---- SUPPLIED RECORDS

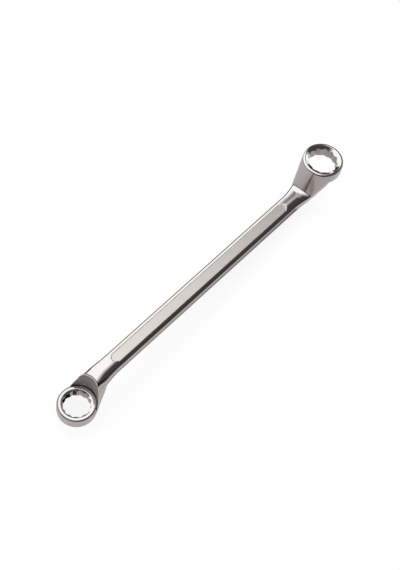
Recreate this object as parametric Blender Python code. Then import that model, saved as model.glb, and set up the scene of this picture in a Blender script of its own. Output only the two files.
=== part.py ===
"""Double-ended deep offset ring spanner, 17 x 19 mm, drop forged in one piece.

X runs along the shank from the small ring to the large one, Z is up, and Y = 0 is the plane of
symmetry. The small ring stands on Z = 0 with its working face, the large ring's working face is
on top, and the middle of the length is at X = 0. The one forging is divided where its finishes
and forms change: the shank, and at each end the neck that rises out of it and the ring.

At each end, "out" is the distance from the ring's axis towards the shank, and "rise" the height
above the middle of the shank, positive towards the side that the ring is offset to.
"""

import math

import bmesh
import bpy

MM = 0.001

# Sizes across the flats of the two nuts, and the play that a bore has on its nut
SMALL_NUT = 17 * MM
LARGE_NUT = 19 * MM
NUT_PLAY = 0.06 * MM

# Places of the rings: the distance between their axes, and how far each working face is from
# the middle of the shank
CENTRE_DISTANCE = 246.1 * MM
SMALL_OFFSET = 21.4 * MM
LARGE_OFFSET = 23.9 * MM

# Rings
SMALL_WALL_RADIUS = 13.15 * MM
LARGE_WALL_RADIUS = 14.6 * MM
SMALL_RING_HEIGHT = 8.9 * MM
LARGE_RING_HEIGHT = 9.4 * MM
SMALL_FACE_EDGE = 0.9 * MM
LARGE_FACE_EDGE = 0.8 * MM
FACE_LAND = 0.8 * MM
FACE_CHAMFER_DEPTH = 1.6 * MM
SMALL_LIP_EDGE = 1.45 * MM
LARGE_LIP_EDGE = 1.6 * MM
LIP_LAND = 1.3 * MM
LIP_CHAMFER_DEPTH = 1.2 * MM

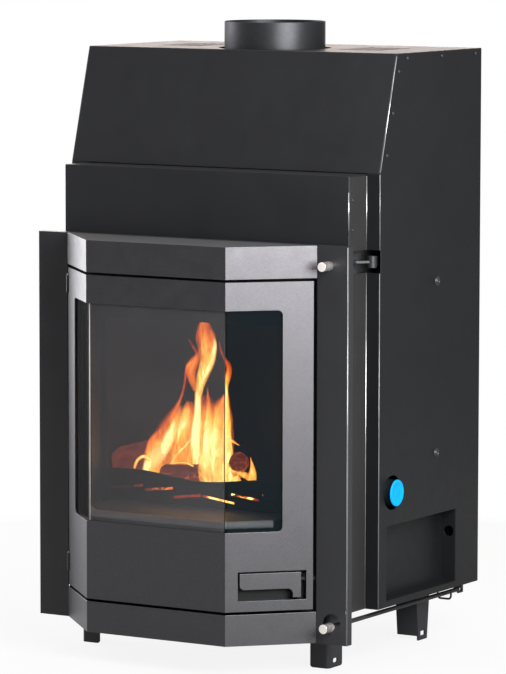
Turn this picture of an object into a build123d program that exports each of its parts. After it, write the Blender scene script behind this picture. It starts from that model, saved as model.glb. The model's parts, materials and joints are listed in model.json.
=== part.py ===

--------

**WHAT TO DO:** Nothing but the lines from the line with "Turn this picture" to the last line of the listing above should appear; please retype them exactly, both ends included.

**RESPONSE FOR THIS EXERCISE:**
Turn this picture of an object into a build123d program that exports each of its parts. After it, write the Blender scene script behind this picture. It starts from that model, saved as model.glb. The model's parts, materials and joints are listed in model.json.
=== part.py ===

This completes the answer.